Illuminating still another facet of Nopanaceist philosophy is a Wichita Sunday Eagle editorial entitled “Federal Spending: A Panacea or the Road to Ruin?” Since federal spending is obviously no panacea, the dichotomy posed by the headline decrees that it must be the road to ruin, and the editorial leaves little doubt that it is. “If our managed economy continues, this generation and the next may thrive on borrowed prosperity. Only time will tell whether the Keynesians are right and the Federal government can spend us all into Easy Street. ... If they are, well and good. If they aren’t, this Nation and its people at some point in the future are doomed to a crash that might well prove fatal to the American system.” Note how this passage drives home the Nopanaceist’s ancillary reasons for opposing non-panaceas. They will not only fail, they may bring disaster. Discretion, in the Nopanaceist’s eyes, is always the better part of valor.

As the reader has doubtless noted, there are no limits whatever to Nopanaceism; it rebuts any proposal for reform — anytime, anywhere.
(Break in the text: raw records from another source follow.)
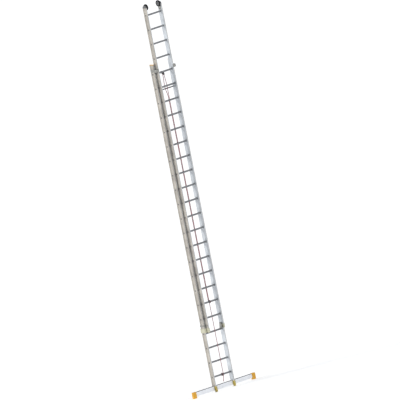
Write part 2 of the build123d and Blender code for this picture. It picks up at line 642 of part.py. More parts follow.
with BuildPart() as fly_strap_rivets:
    for side_name, side in SIDES:
        for y, z in strap_rivet_spots:
            with Locations(Location((side * (FLY_HALF_WIDTH + SHEET + 1), y, z), (0, 90 * side, 0))):
                Cone(5.5, 3.5, 2)
            with Locations(Location((side * (FLY_HALF_WIDTH - 0.5), y, z), (0, 90, 0))):
                Cylinder(RIVET_RADIUS, 7)
keep(fly_strap_rivets, "fly_strap_rivets")

# ---- rung hooks at the foot of the fly: they hang clear here and swing back over a base rung ----
HOOK_BOSS_RADIUS = 17
HOOK_NUT_RADIUS = 9
hook_turn = math.radians(-HOOK_SWING)
hook_back = (0, math.cos(hook_turn), math.sin(hook_turn))
for side_name, side in SIDES:
    hook_side_x = side * HOOK_X - HOOK_WIDTH / 2
    with BuildPart() as rung_hook:
        # drawn as it stands over the rung, on a plane turned to the hanging position
        hook_plane = Plane(
            origin=(hook_side_x, HOOK_PIVOT_Y, HOOK_PIVOT_Z), x_dir=hook_back, z_dir=(1, 0, 0)
        )
        with BuildSketch(hook_plane):
            with BuildLine():
                Polyline(
                    (-15, -8),
                    (22, -96),
                    (30, -104),
                    (41, -100),
                    (41, -76),
                    (47, -70),
                    (75, -70),
                    (75, -82),
                    (80, -77),
                    (88, -66),
                    (90, -52),
                    (78, -40),
                    (15, 8),
                    close=True,
                )
            make_face()
            Circle(HOOK_BOSS_RADIUS)
            Circle(HOOK_BOLT_RADIUS + RUNNING_FIT, mode=Mode.SUBTRACT)
        extrude(amount=HOOK_WIDTH)
    keep(rung_hook, f"rung_hook_{side_name}")

    with BuildPart() as hook_spring:
        spring_low = HOOK_X + HOOK_WIDTH / 2 + 0.5
        spring_high = fly_inner_x - 2.5
        spring_x = side * (spring_low + spring_high) / 2
        with Locations(Location((spring_x, HOOK_PIVOT_Y, HOOK_PIVOT_Z), (0, 90, 0))):
            Cylinder(13, spring_high - spring_low)
            Cylinder(9, spring_high - spring_low, mode=Mode.SUBTRACT)
    keep(hook_spring, f"hook_spring_{side_name}")

with BuildPart() as hook_bolts:
    for side_name, side in SIDES:
        head_x = HOOK_X - HOOK_WIDTH / 2 - 0.5
        end_x = FLY_HALF_WIDTH - CHANNEL_DEPTH + 6
        bolt_x = side * (head_x + end_x) / 2
        with Locations(Location((bolt_x, HOOK_PIVOT_Y, HOOK_PIVOT_Z), (0, 90, 0))):
            Cylinder(HOOK_BOLT_RADIUS, end_x - head_x)
        with BuildSketch(Plane.YZ.offset(side * head_x)):
            with Locations((HOOK_PIVOT_Y, HOOK_PIVOT_Z)):
                RegularPolygon(11, 6)
        extrude(amount=-side * 7)
        with BuildSketch(Plane.YZ.offset(side * (FLY_HALF_WIDTH - CHANNEL_DEPTH))):
            with Locations((HOOK_PIVOT_Y, HOOK_PIVOT_Z)):
                RegularPolygon(HOOK_NUT_RADIUS, 6, rotation=30)
        extrude(amount=side * 6)
keep(hook_bolts, "hook_bolts")

# ---- wall rollers at the top of the fly ----
BRACKET_THICKNESS = 4
bracket_x = fly_inner_x - BRACKET_THICKNESS
HUB_LENGTH = ROLLER_WIDTH + 2
for side_name, side in SIDES:
    with BuildPart() as roller_bracket:
        with BuildSketch(Plane.YZ.offset(side * bracket_x)):
            with Locations((FLY_Y, ROLLER_Z)):
                Circle(33)
            with Locations((FLY_Y, ROLLER_Z - 62)):
                Rectangle(66, 124)
            with Locations((FLY_Y, ROLLER_Z)):
                Circle(AXLE_RADIUS + FIT, mode=Mode.SUBTRACT)
            with Locations(*roller_bolt_spots):
                Circle(ROLLER_BOLT_RADIUS + FIT, mode=Mode.SUBTRACT)
        extrude(amount=side * BRACKET_THICKNESS)
    keep(roller_bracket, f"roller_bracket_{side_name}")

    with BuildPart() as roller_tyre:
        with BuildSketch(Plane.XY):
            with Locations((0, (ROLLER_RADIUS + HUB_RADIUS) / 2)):
                tyre_outline = Rectangle(ROLLER_WIDTH, ROLLER_RADIUS - HUB_RADIUS)
            fillet(tyre_outline.vertices().group_by(Axis.Y)[-1], 7)
        revolve(axis=Axis.X)
    roller_tyre.part.position = Vector(side * ROLLER_X, FLY_Y, ROLLER_Z)
    keep(roller_tyre, f"roller_tyre_{side_name}")

    with BuildPart() as roller_hub:
        with BuildSketch(Plane.XY):
            with BuildLine():
                Polyline(
                    (-HUB_LENGTH / 2, AXLE_RADIUS + RUNNING_FIT),
                    (-HUB_LENGTH / 2, 13),
                    (-6, 16),
                    (-6, 33),
                    (-ROLLER_WIDTH / 2 + 1, 35),
                    (-ROLLER_WIDTH / 2 + 1, HUB_RADIUS),
                    (ROLLER_WIDTH / 2 - 1, HUB_RADIUS),
                    (ROLLER_WIDTH / 2 - 1, 35),
                    (6, 33),
                    (6, 16),
                    (HUB_LENGTH / 2, 13),
                    (HUB_LENGTH / 2, AXLE_RADIUS + RUNNING_FIT),
                    close=True,
                )
            make_face()
        revolve(axis=Axis.X)
        with BuildSketch(Plane.YZ.offset(-20)):
            with PolarLocations(24.5, 6):
                Circle(5.5)
        extrude(amount=40, mode=Mode.SUBTRACT)
    roller_hub.part.position = Vector(side * ROLLER_X, FLY_Y, ROLLER_Z)
    keep(roller_hub, f"roller_hub_{side_name}")

with BuildPart() as roller_axles:
    for side_name, side in SIDES:
        head_x = ROLLER_X - HUB_LENGTH / 2 - 0.3
        with Locations(Location((side * (head_x + fly_inner_x) / 2, FLY_Y, ROLLER_Z), (0, 90, 0))):
            Cylinder(AXLE_RADIUS, fly_inner_x - head_x)
        with Locations(Location((side * (head_x - 3), FLY_Y, ROLLER_Z), (0, -90 * side, 0))):
            Cone(11, 9, 6)
keep(roller_axles, "roller_axles")

with BuildPart() as roller_bolts:
    for side_name, side in SIDES:
        nut_x = FLY_HALF_WIDTH - CHANNEL_DEPTH
        with BuildSketch(Plane.YZ.offset(side * bracket_x)):
            with Locations(*roller_bolt_spots):
                RegularPolygon(7.5, 6)
        extrude(amount=-side * 5)
        with BuildSketch(Plane.YZ.offset(side * bracket_x)):
            with Locations(*roller_bolt_spots):
                Circle(ROLLER_BOLT_RADIUS)
        extrude(amount=side * (nut_x - bracket_x))
        with BuildSketch(Plane.YZ.offset(side * nut_x)):
            with Locations(*roller_bolt_spots):
                RegularPolygon(7.5, 6)
        extrude(amount=side * 5)
keep(roller_bolts, "roller_bolts")
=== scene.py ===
# %% [markdown]
# # A two-section extension ladder
# The CAD model is the frame of this scene: every rail, rung, hook and wheel is already in its
# place, in metres, with +Z up along the rails. Blender adds what CAD is poor at: braided rope,
# knots, wire springs and the finish of every surface. The first cell loads the frame.

# %% Load the frame
import math

import bpy
from mathutils import Matrix, Vector


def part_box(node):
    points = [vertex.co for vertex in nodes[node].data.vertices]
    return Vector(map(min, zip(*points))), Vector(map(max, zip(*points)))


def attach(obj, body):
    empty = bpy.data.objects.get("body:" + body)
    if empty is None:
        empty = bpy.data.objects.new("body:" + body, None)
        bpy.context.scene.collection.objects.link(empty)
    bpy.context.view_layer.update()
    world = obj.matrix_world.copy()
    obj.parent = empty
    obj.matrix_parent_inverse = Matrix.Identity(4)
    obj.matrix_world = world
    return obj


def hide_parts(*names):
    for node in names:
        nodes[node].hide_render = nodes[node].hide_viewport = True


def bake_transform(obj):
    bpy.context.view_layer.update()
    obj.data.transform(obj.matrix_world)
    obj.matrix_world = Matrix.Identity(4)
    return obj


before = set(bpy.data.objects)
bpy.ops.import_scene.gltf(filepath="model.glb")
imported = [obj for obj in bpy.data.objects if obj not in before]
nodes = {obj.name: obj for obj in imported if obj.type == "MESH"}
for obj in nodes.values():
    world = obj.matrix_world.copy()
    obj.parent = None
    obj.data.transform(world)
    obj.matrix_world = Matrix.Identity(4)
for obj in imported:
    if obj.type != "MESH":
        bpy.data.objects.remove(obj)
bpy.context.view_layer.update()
SIDES = (("left", -1), ("right", 1))

# %% [markdown]
# ## Camera
# A long lens far away shows a tall thing with almost no perspective, so the camera here is
# orthographic. It looks from the front left, a little above, and it is rolled, which makes the
# upright model lean the way a ladder leans against a wall. The three axes of the camera are
# worked out one by one, because a roll is easy to get backwards with Euler angles.

# %% Place the camera
AZIMUTH = math.radians(-39.7)
ELEVATION = math.radians(9.0)
ROLL = math.radians(11.07)
VIEW_WIDTH = 7.533
VIEW_CENTRE = (-0.461, 3.556)
CAMERA_DISTANCE = 20.0

level_right = Vector((math.cos(AZIMUTH), math.sin(AZIMUTH), 0))
back = Vector((
    math.sin(AZIMUTH) * math.cos(ELEVATION),
    -math.cos(AZIMUTH) * math.cos(ELEVATION),
    math.sin(ELEVATION),
))
level_up = back.cross(level_right)
right = level_right * math.cos(ROLL) - level_up * math.sin(ROLL)
up = back.cross(right)

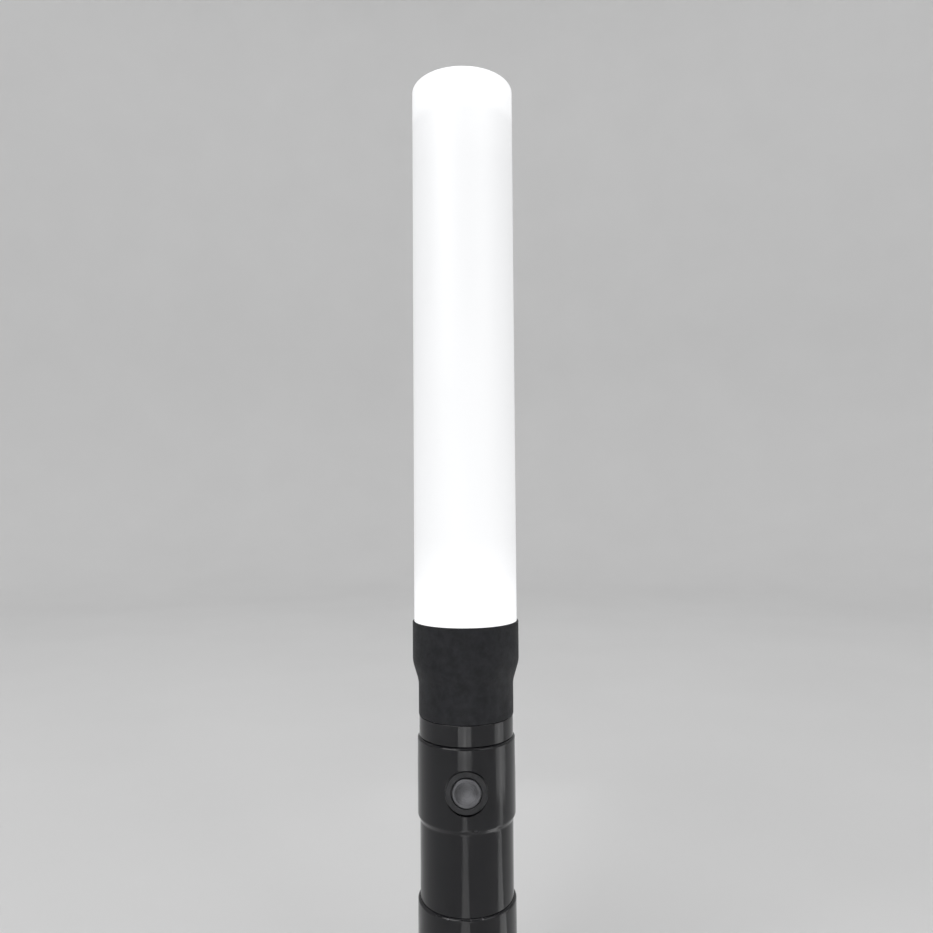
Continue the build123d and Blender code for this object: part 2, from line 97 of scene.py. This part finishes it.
# ---- node helpers ----
def place(tree, kind, **sockets):
    """Adds a node. A socket given another node's output is linked, and any other value is set."""
    node = tree.nodes.new(kind)
    for name, value in sockets.items():
        connect(tree, node, name.replace("_", " "), value)
    return node


def connect(tree, node, name, value):
    socket = next(s for s in node.inputs if s.name.lower() == name.lower() and s.enabled)
    if isinstance(value, bpy.types.NodeSocket):
        tree.links.new(value, socket)
    else:
        socket.default_value = value


def object_place(tree):
    return place(tree, "ShaderNodeTexCoord").outputs["Object"]


def stretched(tree, vector, scale):
    node = place(tree, "ShaderNodeMapping", Vector=vector)
    node.inputs["Scale"].default_value = scale
    return node.outputs["Vector"]


def noise(tree, vector, scale, detail=3.0, roughness=0.5, distortion=0.0):
    return place(
        tree,
        "ShaderNodeTexNoise",
        Vector=vector,
        Scale=scale,
        Detail=detail,
        Roughness=roughness,
        Distortion=distortion,
    ).outputs["Fac"]


def ramp(tree, factor, *stops):
    """A colour ramp through (position, colour) stops."""
    node = place(tree, "ShaderNodeValToRGB", Fac=factor)
    elements = node.color_ramp.elements
    while len(elements) < len(stops):
        elements.new(0.5)
    for element, (position, colour) in zip(elements, stops):
        element.position = position
        element.color = (*colour, 1.0)
    return node.outputs["Color"]


def between(tree, factor, first, second, low=0.3, high=0.7):
    """The first colour up to the low factor, the second from the high one, and a blend between them."""
    return ramp(tree, factor, (low, first), (high, second))


def spread(tree, value, low, high, new_low=0.0, new_high=1.0):
    """Maps a value from one range to another, and clamps it."""
    node = place(tree, "ShaderNodeMapRange", Value=value)
    for name, number in (("From Min", low), ("From Max", high), ("To Min", new_low), ("To Max", new_high)):
        node.inputs[name].default_value = number
    return node.outputs["Result"]


def combine(tree, operation, first, second):
    node = tree.nodes.new("ShaderNodeMath")
    node.operation = operation
    for socket, value in zip(node.inputs, (first, second)):
        if isinstance(value, bpy.types.NodeSocket):
            tree.links.new(value, socket)
        else:
            socket.default_value = value
    return node.outputs["Value"]


def bump(tree, height, depth, normal=None):
    """A bump whose full height is the given depth in metres."""
    node = place(tree, "ShaderNodeBump", Height=height, Distance=depth, Strength=1.0)
    if normal is not None:
        tree.links.new(normal, node.inputs["Normal"])
    return node.outputs["Normal"]


def material(name, **sockets):
    """A material with one Principled shader. Returns it with its node tree and shader."""
    made = bpy.data.materials.new(name)
    made.use_nodes = True
    tree = made.node_tree
    shader = tree.nodes["Principled BSDF"]
    for socket, value in sockets.items():
        connect(tree, shader, socket.replace("_", " "), value)
    return made, tree, shader


def shades(colour, change):
    """A darker and a lighter shade of one colour."""
    return tuple(c * (1 - change) for c in colour), tuple(min(1.0, c * (1 + change)) for c in colour)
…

You want control of the spread of thermonuclear weapons through international agreements? Nonsense, old chap, it’s no panacea. There have always been wars and rumors of wars, and there always will be. Maybe this isn’t the best of all possible worlds, but it’s the best of all probable worlds. Remember, Rome wasn’t built in a day. Come to think of it, Rome should never have been built. It certainly was no panacea.